Task to carry out
Set down word for word each line from the start of the listing through the line that contains "two side frames.", both included.

┌──

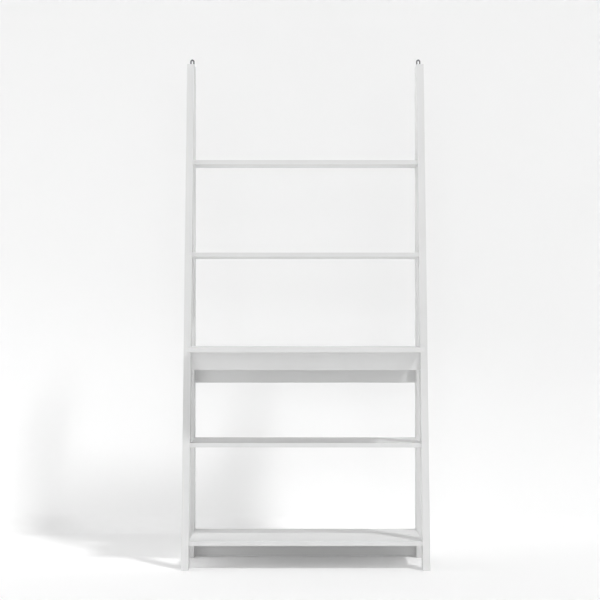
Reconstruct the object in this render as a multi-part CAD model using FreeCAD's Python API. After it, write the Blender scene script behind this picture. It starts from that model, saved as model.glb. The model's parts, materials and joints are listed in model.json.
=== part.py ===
"""Ladder desk: a desk board and four shelves between two side frames.

Each side frame is an upright post against the wall and a leg that leans back against it.
Millimetres, +Z up. The front faces -Y, the wall is at the back, and the origin is on the floor
at the centre of the footprint. Depths are measured forwards from the wall plane.
"""

import FreeCAD, Part

import math
import os

from FreeCAD import Vector

# Overall form
frame_height = 1750.0
inner_width = 788.0  # between the side frames
foot_depth = 407.0  # front line of the leaning legs at the floor
crown_depth = 101.0  # front line of the leaning legs at the top
desk_depth = 500.0  # front edge of the desk board

# Side frames
frame_thickness = 25.0
post_depth = 75.0
leg_width = 70.0  # square to the leg's own length

# Boards
board_thickness = 15.0
desk_height = 750.0
shelf_pitch = 327.0
shelf_setback = 7.0  # front edges of the shelves behind the front line of the legs
wall_setback = 10.0  # rear edges of the shelves and the desk board in front of the wall plane
edge_radius = 1.0

# Rails under the boards
rail_thickness = 15.0
apron_height = 65.0
apron_setback = 12.0  # behind the front line of the legs at the apron's top edge
back_rail_height = 116.0
back_rail_setback = 40.0  # behind the front faces of the posts
floor_gap = 2.0  # under the bottom rail

# Wall brackets: slotted steel angles on top of the posts
bracket_width = 15.5
bracket_thickness = 2.0
bracket_rise = 31.0  # above the top of the post
bracket_foot_length = 32.0  # forwards from the wall plane
bracket_bend_radius = 1.5  # inside the bend
bracket_slot_width = 5.5
bracket_slot_length = 18.0
bracket_slot_border = 5.5  # metal left above the slot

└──

Exercise response
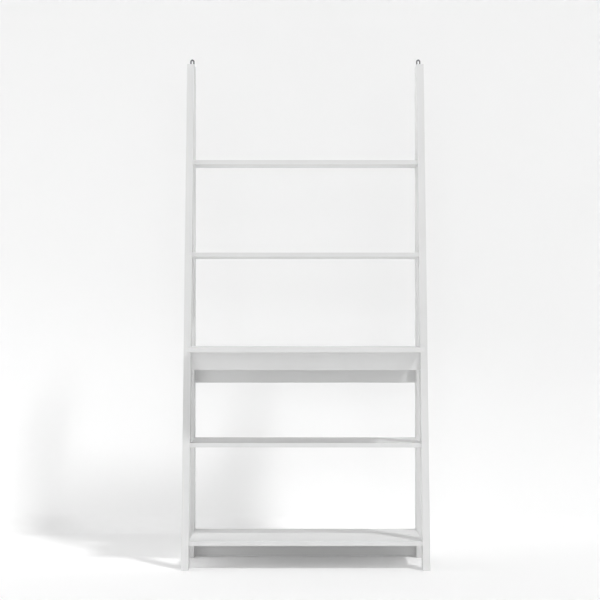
Reconstruct the object in this render as a multi-part CAD model using FreeCAD's Python API. After it, write the Blender scene script behind this picture. It starts from that model, saved as model.glb. The model's parts, materials and joints are listed in model.json.
=== part.py ===
"""Ladder desk: a desk board and four shelves between two side frames.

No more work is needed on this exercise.